Depending on how we look at it, the “more extreme than what was actually observed” can either mean \{ X \geq z \} (one-tailed test, right-tail) or \{ X \leq z \} (one-tailed test, left-tail) or two times the “smaller” of \{ X \leq z \} and \{ X \geq z \} (two-tailed test). Thus the p-value is given by:

  • P(X \geq z|\mathcal{H}_0) (one-tailed test, right-tail)
  • P(X \leq z|\mathcal{H}_0) (one-tailed test, left-tail)
  • 2~\text{min}\{P(X \geq z|\mathcal{H}_0), P(X \leq z|\mathcal{H}_0)\} (two-tailed test)

Therefore we can compute what is the probability of obtaining that particular z-score by looking at the cumulative distribution function (CDF). Indeed, note that it always holds that P(X \geq z|\mathcal{H}_0) = 1 - P(X \leq z|\mathcal{H}_0).

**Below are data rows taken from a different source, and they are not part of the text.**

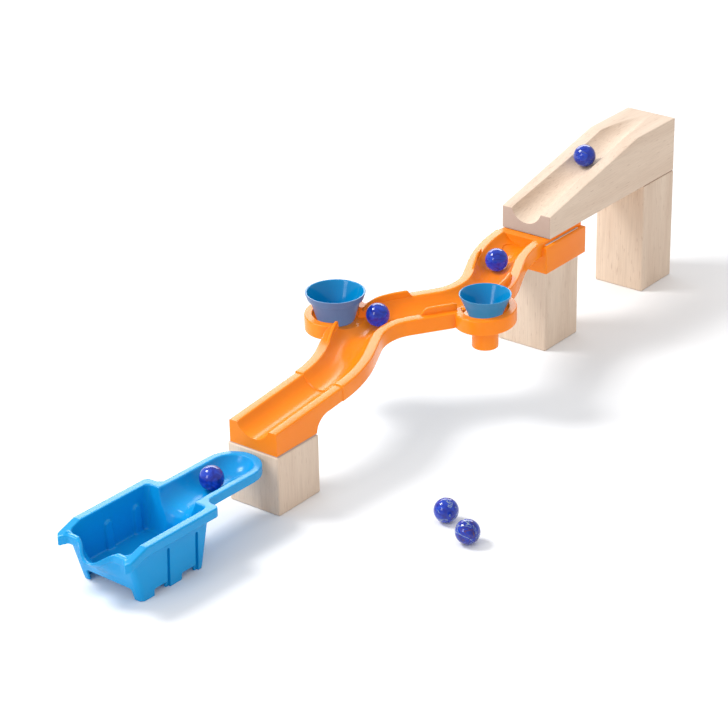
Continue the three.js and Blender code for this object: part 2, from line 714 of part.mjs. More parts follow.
const marbleRun = new THREE.Group();
marbleRun.add(
  makeBlock('front_block', 0, BLOCK.side),
  makeBlock('middle_block', BLOCK.middleX, BLOCK.tall),
  makeBlock('rear_block', BLOCK.rearX, BLOCK.rearTall),
  makeRamp(),
  makeTrack(),
  makeCup('left_cup', rings.left, cupProfiles.left),
  makeCup('right_cup', rings.right, cupProfiles.right),
  rampMarble('ramp_marble', 72),
  trackMarble('upper_marble', 266),
  trackMarble('middle_marble', 152),
  makeMarble('loose_marble_1', 35, -106, MARBLE.radius + 0.05),
  makeMarble('loose_marble_2', 21, -132, MARBLE.radius + 0.05),
);

const scoopGroup = new THREE.Group();
scoopGroup.position.set(SCOOP.handleEnd, 0, 0);
scoopGroup.rotation.z = radians(SCOOP.turn);
const scoopPlace = new THREE.Group();
scoopPlace.position.x = -SCOOP.handleEnd;
scoopPlace.add(
  makeScoop(),
  makeMarble('scoop_marble', -57, 0, SCOOP.rimZ - SCOOP.channelDepth + MARBLE.radius),
);
scoopGroup.add(scoopPlace);
marbleRun.add(scoopGroup);

export default marbleRun;
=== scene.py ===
# Marble run: beech blocks and ramp, a moulded orange track, two cups, a scoop and six marbles.
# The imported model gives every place; the meshes here are finer versions of its pieces.

import json
import math

import bmesh
import bpy
import numpy as np
from mathutils import Matrix, Vector

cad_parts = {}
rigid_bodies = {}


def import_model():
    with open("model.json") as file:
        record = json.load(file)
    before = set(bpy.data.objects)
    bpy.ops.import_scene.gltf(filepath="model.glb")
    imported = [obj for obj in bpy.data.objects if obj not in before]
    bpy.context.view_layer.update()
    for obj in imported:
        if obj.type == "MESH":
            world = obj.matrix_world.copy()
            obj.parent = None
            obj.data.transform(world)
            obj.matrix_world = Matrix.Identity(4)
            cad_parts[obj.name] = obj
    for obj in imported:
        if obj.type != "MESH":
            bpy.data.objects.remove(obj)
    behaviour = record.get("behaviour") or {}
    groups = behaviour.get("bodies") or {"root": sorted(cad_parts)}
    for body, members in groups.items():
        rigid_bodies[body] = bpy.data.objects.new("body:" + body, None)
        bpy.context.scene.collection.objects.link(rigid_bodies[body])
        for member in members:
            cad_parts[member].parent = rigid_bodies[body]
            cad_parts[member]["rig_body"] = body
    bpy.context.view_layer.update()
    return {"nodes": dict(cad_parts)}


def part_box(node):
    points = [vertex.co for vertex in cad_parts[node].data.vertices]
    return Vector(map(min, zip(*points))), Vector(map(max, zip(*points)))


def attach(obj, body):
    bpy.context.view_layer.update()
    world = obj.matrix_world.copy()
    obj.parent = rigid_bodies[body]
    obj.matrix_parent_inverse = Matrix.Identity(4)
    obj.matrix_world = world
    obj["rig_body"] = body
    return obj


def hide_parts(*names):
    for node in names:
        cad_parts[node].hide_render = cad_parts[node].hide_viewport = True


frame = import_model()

millimetre = 0.001
print("frame loaded:", len(frame["nodes"]), "nodes")


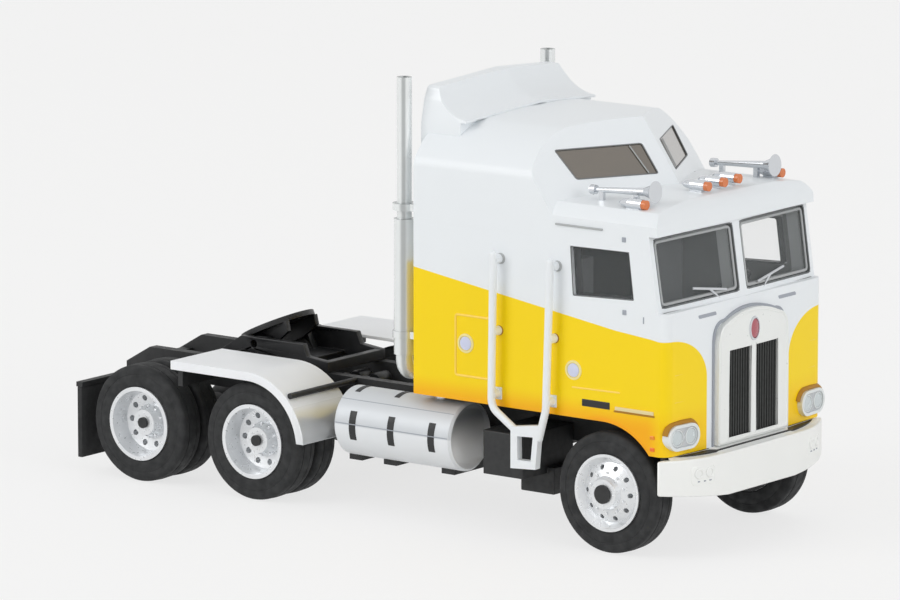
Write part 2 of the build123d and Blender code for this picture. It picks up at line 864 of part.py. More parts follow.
def marker_lenses():
    lenses = []
    for x, y, lift in marker_rows:
        z = roof_top_z(y) + lift
        lens = rod_x(y, z, marker_r - 0.04, x, x + 0.45)
        lenses.append(lens - cab_solid(0))
    return lenses


def air_horns():
    horns = []
    cup_r = 0.45
    post_half = 0.25
    for _, s in sides:
        y = s * horn_y
        bell = [(x, 0, r) for x, r in horn_rows]
        cup = [(horn_rear, 0, cup_r), (horn_rear - 0.6, 0, cup_r), (horn_rear - 0.6, 0, 0)]
        outline = [(horn_front, 0, 0)] + bell + cup
        horn = revolve(make_face(Polyline(*outline, close=True)), Axis.X)
        horn = Pos(horn_front, y, horn_z) * Rot(0, -horn_rise, 0) * Pos(-horn_front, 0, 0) * horn
        fall = math.tan(math.radians(horn_rise))
        for x in (horn_rear + 0.7, horn_front - 2.2):
            top = horn_z - fall * (horn_front - x)
            post = block(x - post_half, x + post_half, y - 0.2, y + 0.2, horn_z - 2.4, top)
            horn = horn + post
        horns.append(horn - cab_solid(0) - raised_roof_solid(0))
    return horns


# Grab rails with the hanging step
def grab_rail(side):
    y = side * rail_y
    low = cab_bottom
    rear_top = (rear_rail_top_x, y, rail_high)
    rear = tube([rear_top, (rear_rail_low_x, y, low + 0.1), (rear_rail_low_x + 2.85, y, low - 1.8)],
                [1.6], bar_r)
    front_top = (front_rail_top_x, y, rail_high)
    front = tube([front_top, (front_rail_low_x, y, low + 0.6),
                  (front_rail_low_x - 0.85, y, low - 2.5)], [2.5], bar_r)
    ring_x = (rear_rail_top_x + front_rail_top_x) / 2
    outer = ((ring_x - 1.015, low - 1.5), (ring_x + 2.385, low - 1.0),
             (ring_x + 1.985, low - 5.4), (ring_x - 1.015, low - 5.6))
    hole = ((ring_x - 0.225, low - 2.35), (ring_x + 1.675, low - 2.25),
            (ring_x + 1.425, low - 4.65), (ring_x - 0.175, low - 4.7))
    y0, y1 = sorted((side * (rail_y - bar_r), side * (rail_y + bar_r)))
    step = side_plate(outer, y0, y1) - side_plate(hole, y0 - 1, y1 + 1)
    shape = rear + front + step
    y0, y1 = sorted((side * cab_half, side * rail_y))
    for top_x, low_x in ((rear_rail_top_x, rear_rail_low_x), (front_rail_top_x, front_rail_low_x)):
        shape = shape + Pos(top_x, y, rail_high) * Sphere(bar_r)
        for z in (rail_high - 0.5, rail_high - 7.6, low + 1.3):
            share = (rail_high - z) / (rail_high - low)
            x = top_x + (low_x - top_x) * share
            shape = shape + rod_y(x, z, bar_foot_r, y0, y1)
    return shape


# Exhaust stack: pipe, muffler, elbow down to the frame
def exhaust_stack(side):
    y = side * stack_y
    pipe = rod_z(stack_x, y, stack_r, muffler_top - 1, stack_top)
    bore = rod_z(stack_x, y, stack_r - stack_wall, stack_top - 3, stack_top + 1)
    foot_y = side * (rail_half - rail_width / 2)
    bend = 1.4
    elbow = tube([(stack_x, y, muffler_bottom + 0.5), (stack_x, y, elbow_z),
                  (stack_x, foot_y, elbow_z), (stack_x, foot_y, rail_top)], [bend, bend], elbow_r)
    muffler = rod_z(stack_x, y, muffler_r, muffler_bottom, muffler_top)
    shape = pipe - bore + muffler + elbow
    clamp_half = 0.35
    for z in (muffler_bottom + 2.0, muffler_top + 1.2):
        z0 = z - clamp_half
        z1 = z + clamp_half
        shape = shape + block(stack_x, cab_rear, y - 0.5, y + 0.5, z0, z1)
        shape = shape + rod_z(stack_x, y, muffler_r + 0.12, z0, z1)
    return shape


# Fuel tanks and their brackets
def fuel_tank(side):
    y = side * tank_y
    edge = 0.25
    rim = tank_r - 0.6
    rows = ((tank_rear + tank_dish, 0), (tank_rear + tank_dish, rim), (tank_rear, tank_r - edge),
            (tank_rear + edge, tank_r), (tank_front - edge, tank_r), (tank_front, tank_r - edge),
            (tank_front - tank_dish, rim), (tank_front - tank_dish, 0))
    points = [(x, 0, r) for x, r in rows]
    tank = revolve(make_face(Polyline(*points, close=True)), Axis.X)
    tank = Pos(0, y, tank_z) * tank
    top = tank_z + tank_r
    filler = rod_z(tank_front - 3.5, y, 0.6, top - 0.6, top + 0.25)
    return tank + filler


def tank_brackets():
    pieces = []
    stations = (tank_rear + bracket_half, tank_rear + 5.1, tank_front - 2.2)
    z0 = tank_z - tank_r - bracket_depth
    for _, s in sides:
        y0, y1 = sorted((s * rail_half, s * (tank_y + 0.8)))
        for x in stations:
            arm = block(x - bracket_half, x + bracket_half, y0, y1, z0, tank_z)
            arm = arm - rod_x(s * tank_y, tank_z, tank_r, x - 2, x + 2)
            pieces.append(arm)
    return pieces


def battery_box(side):
    y0, y1 = sorted((side * rail_half, side * box_outer))
    body = block(box_rear, box_front, y0, y1, box_bottom, box_top)
    y2, y3 = sorted((side * (rail_half + 0.5), side * (rail_half + 4.3)))
    lower = block(box_rear + 1.6, box_front + 0.8, y2, y3, box_bottom - 2.1, box_bottom + 0.6)
    return body + lower


# Quarter fenders: a quarter round in front of each drive wheel and a flat top behind it
def fender_solid(radius, y0, y1):
    x0 = front_drive_x
    top = tyre_r + radius
    low = 2.0
    c = math.cos(math.radians(45))
    roof = Polyline((x0, y0, low), (fender_rear, y0, low), (fender_rear, y0, top), (x0, y0, top))
    quarter = ThreePointArc((x0, y0, top), (x0 + radius * c, y0, tyre_r + radius * c),
                            (x0 + radius, y0, tyre_r))
    foot = Polyline((x0 + radius, y0, tyre_r), (x0 + radius, y0, low), (x0, y0, low))
    return extrude(make_face(roof + quarter + foot), amount=y1 - y0, dir=(0, 1, 0))


def fender(side):
    y0, y1 = sorted((side * fender_inner, side * fender_half))
    skin = fender_solid(fender_r, y0, y1) - fender_solid(fender_r - fender_skin, y0 - 1, y1 + 1)
    lip_y0, lip_y1 = sorted((side * (fender_half - fender_lip_width), side * fender_half))
    lip = fender_solid(fender_r, lip_y0, lip_y1)
    lip = lip - fender_solid(fender_r - fender_lip, lip_y0 - 1, lip_y1 + 1)
    wide = fender_half + 5
    rear = fender_rear - 5
    top = tyre_r + fender_r + 5
    below = block(rear, 0, -wide, wide, 0, fender_foot_z)
    flat_end = block(rear, fender_rear + 0.001, -wide, wide, 0, top)
    return skin + lip - below - flat_end


# Fender supports: a round rod in front and a flat bracket under the rear end
def fender_supports():
    pieces = []
    forward = rod_station - front_drive_x
    reach = fender_r + rod_r + seat_gap
    rod_height = tyre_r + math.sqrt(reach ** 2 - forward ** 2)
    skin_under = tyre_r + fender_r - fender_skin
    for _, s in sides:
        y0, y1 = sorted((s * rail_half, s * (fender_half - 0.3)))
        pieces.append(rod_y(rod_station, rod_height, rod_r, y0, y1))
        y2, y3 = sorted((s * rail_half, s * (fender_half - fender_lip_width - 0.2)))
        x0 = post_station - post_half
        x1 = post_station + post_half
        pieces.append(block(x0, x1, y2, y3, rail_top - 1.0, skin_under))
    return pieces


# Mudflaps, hanger and tail lamps
def mudflaps():
    flaps = []
    for _, s in sides:
        y0, y1 = sorted((s * flap_inner, s * flap_outer))
        flaps.append(block(flap_x - flap_half, flap_x + flap_half, y0, y1, flap_bottom, flap_top))
    return flaps


def mudflap_hanger():
    bars = []
    half = flap_half + 0.1
    for _, s in sides:
        y0, y1 = sorted((s * rail_half, s * flap_outer))
        bars.append(block(flap_x - half, flap_x + half, y0, y1, flap_top, flap_top + hanger_height))
    return bars


def tail_lamps():
    lamps = []
    x1 = cross_half + 1.4 - rail_tail - 2 * cross_half
    z1 = tail_lamp_z + tail_lamp
    for _, s in sides:
        y0, y1 = sorted((s * tail_lamp_y, s * (tail_lamp_y + tail_lamp)))
        lamps.append(block(x1 - 0.5, x1, y0, y1, tail_lamp_z, z1))
    return lamps


# Fifth wheel: base with two ears and two arms, and the plate that tips on its pin
def fifth_wheel_base():
    base = block(base_rear, base_front, -rail_half, rail_half, rail_top, rail_top + base_thickness)
    foot_half = 2.0
    head_half = 0.75
    z0 = rail_top + base_thickness - 0.1
    z1 = pivot_z + 0.6
    for _, s in sides:
        y0, y1 = sorted((s * (ear_y - ear_half), s * (ear_y + ear_half)))
        outline = ((pivot_x - foot_half, z0), (pivot_x + foot_half, z0),
                   (pivot_x + head_half, z1), (pivot_x - head_half, z1))
        base = base + side_plate(outline, y0, y1)
        arm = ((base_rear, rail_top), (base_rear, arm_low - 0.4), (pivot_x - 1.6, arm_high),
               (arm_step_x, arm_high), (arm_step_x + 0.5, arm_low), (arm_front, arm_low - 0.3),
               (arm_front, rail_top))
        y0, y1 = sorted((s * (plate_r + ear_clearance), s * rail_half))
        base = base + side_plate(arm, y0, y1)
    bar = block(arm_front - 0.8, arm_front, -rail_half, rail_half, rail_top, arm_low - 0.3)
    base = base + bar
    return base - rod_y(pivot_x, pivot_z, pivot_r + running_clearance, -rail_half, rail_half)


def fifth_wheel_plate():
    under = plate_top - plate_thickness
    plate = Pos(0, 0, plate_top - plate_thickness / 2) * Cylinder(plate_r, plate_thickness)
    throat = kingpin_r * 0.45
    mouth = 1.6
    slot = ((0, -throat), (0, throat), (-plate_r - 1, mouth), (-plate_r - 1, -mouth))
    face = make_face(Polyline(*[(x, y, 0) for x, y in slot], close=True))
    plate = plate - extrude(face, amount=2 * plate_top) - Cylinder(kingpin_r, 4 * plate_top)
    lug_inner = ear_y - 1.1
    for _, s in sides:
        y0, y1 = sorted((s * lug_inner, s * (ear_y - ear_half - ear_clearance)))
        web = ((-3.0, under), (-0.9, -0.6), (0.9, -0.6), (3.0, 0.0), (3.2, under))
        lug = side_plate(web, y0, y1)
        y2, y3 = sorted((s * lug_inner, s * (ear_y + ear_half)))
        pin = rod_y(0, 0, pivot_r, y2, y3)
        plate = plate + lug + pin
    return Pos(pivot_x, 0, pivot_z) * Rot(0, -plate_tilt, 0) * plate


def build_all():
    build_wheels()
    save("chassis_frame", chassis_frame())
    save("front_axle_carrier", front_axle_carrier())
    save("rear_axle_carrier", rear_axle_carrier())
    save("cab_shell", cab_shell())
    save("raised_roof", raised_roof())
    save("roof_fairing", roof_fairing())
    save("cab_floor", cab_floor())
    save("interior", interior())
    save("steering_wheel", steering_wheel())
    screens = [screen_pane(s, -seat_gap, 0.0, pane_thickness) for _, s in sides]
    save("windshield", screens)
    doors = []
    for _, s in sides:
        y0, y1 = sorted((s * (cab_half - 0.15 - pane_thickness), s * (cab_half - 0.15)))
        doors.append(side_plate(door_window, y0, y1))
    save("door_windows", doors)
    roof_panes = [roof_pane(s, -0.1, pane_thickness) for _, s in sides]
    save("roof_windows", roof_panes)
    save("grille_surround", grille_surround())
    save("grille_panels", grille_panels())
    save("headlamp_bezels", headlamp_bezels())
    save("headlamp_lenses", headlamp_lenses())
    save("bumper", bumper())
    save("wipers", wipers())
    save("marker_lamps", marker_lamps())
    save("marker_lenses", marker_lenses())
    save("air_horns", air_horns())
    for name, s in sides:
        save(f"grab_rail_{name}", grab_rail(s))
        save(f"exhaust_stack_{name}", exhaust_stack(s))
        save(f"fuel_tank_{name}", fuel_tank(s))
        save(f"battery_box_{name}", battery_box(s))
        save(f"fender_{name}", fender(s))
    save("tank_brackets", tank_brackets())
    save("fender_supports", fender_supports())
    save("mudflaps", mudflaps())
    save("mudflap_hanger", mudflap_hanger())
    save("tail_lamps", tail_lamps())
    save("fifth_wheel_base", fifth_wheel_base())
    save("fifth_wheel_plate", fifth_wheel_plate())


build_all()
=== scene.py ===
import math

import bmesh
import bpy
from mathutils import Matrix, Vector


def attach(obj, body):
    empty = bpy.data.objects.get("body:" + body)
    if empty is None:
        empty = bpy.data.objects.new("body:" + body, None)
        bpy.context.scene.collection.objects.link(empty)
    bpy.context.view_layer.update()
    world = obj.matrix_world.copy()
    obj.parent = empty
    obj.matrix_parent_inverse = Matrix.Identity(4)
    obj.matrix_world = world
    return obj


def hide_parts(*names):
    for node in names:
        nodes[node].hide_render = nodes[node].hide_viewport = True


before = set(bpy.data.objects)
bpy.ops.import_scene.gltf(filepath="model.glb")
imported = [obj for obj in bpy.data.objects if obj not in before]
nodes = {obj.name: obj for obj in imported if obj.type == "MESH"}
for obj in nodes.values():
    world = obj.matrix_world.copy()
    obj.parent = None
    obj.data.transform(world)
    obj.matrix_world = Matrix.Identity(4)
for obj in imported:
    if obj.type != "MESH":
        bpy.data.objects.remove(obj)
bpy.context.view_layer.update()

# Lengths are in millimetres and stations count forward from the front axle, as the solids are
# drawn. The row frame has its origin under the middle of the model.
MM = 0.001
AXLE_X = 29.0
TYRE_R = 6.0
TYRE_WIDTH = 2.75
DRIVE_X = (-42.6, -57.3)
CAB_HALF = 13.15
SIDES = (1, -1)


def row(x, y, z):
    return Vector((x + AXLE_X, y, z)) * MM


def lin(r, g, b):
    """An sRGB colour, 0 to 255, as linear values."""
    out = []
    for v in (r, g, b):
        v = v / 255
        out.append(v / 12.92 if v <= 0.04045 else ((v + 0.055) / 1.055) ** 2.4)
    return out


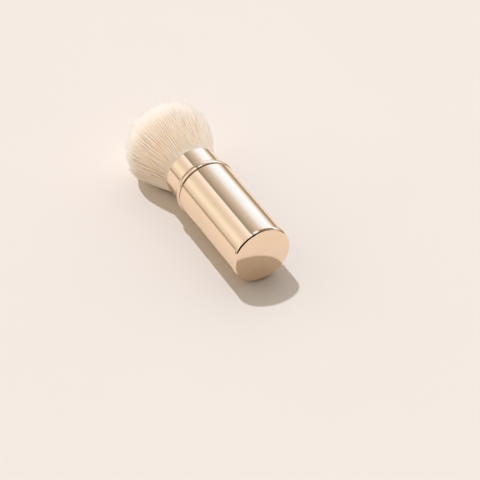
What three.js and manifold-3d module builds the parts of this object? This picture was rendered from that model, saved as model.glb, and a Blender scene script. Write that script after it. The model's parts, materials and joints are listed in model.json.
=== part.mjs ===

The smaller the p-value, the larger the significance because it tells the investigator that the hypothesis under consideration (\mathcal{H}_0) may not adequately explain the observation. The hypothesis \mathcal{H}_0 is rejected if any of these probabilities is less than or equal to a small, fixed, but arbitrarily pre-defined, threshold value \alpha, which is referred to as the level of significance. Conversely, if the p-value is greater than the level of significance this intuitively means that the estimated z-score falls within a (1-\alpha)100\% confidence interval around the true (yet unknown) value of the statistic. It turns out however, that being not able to reject the null hypothesis does not imply that the hypothesis \mathcal{H}_0 is true. In fact, it could still be false but our observed data do not provide enough evidence of that.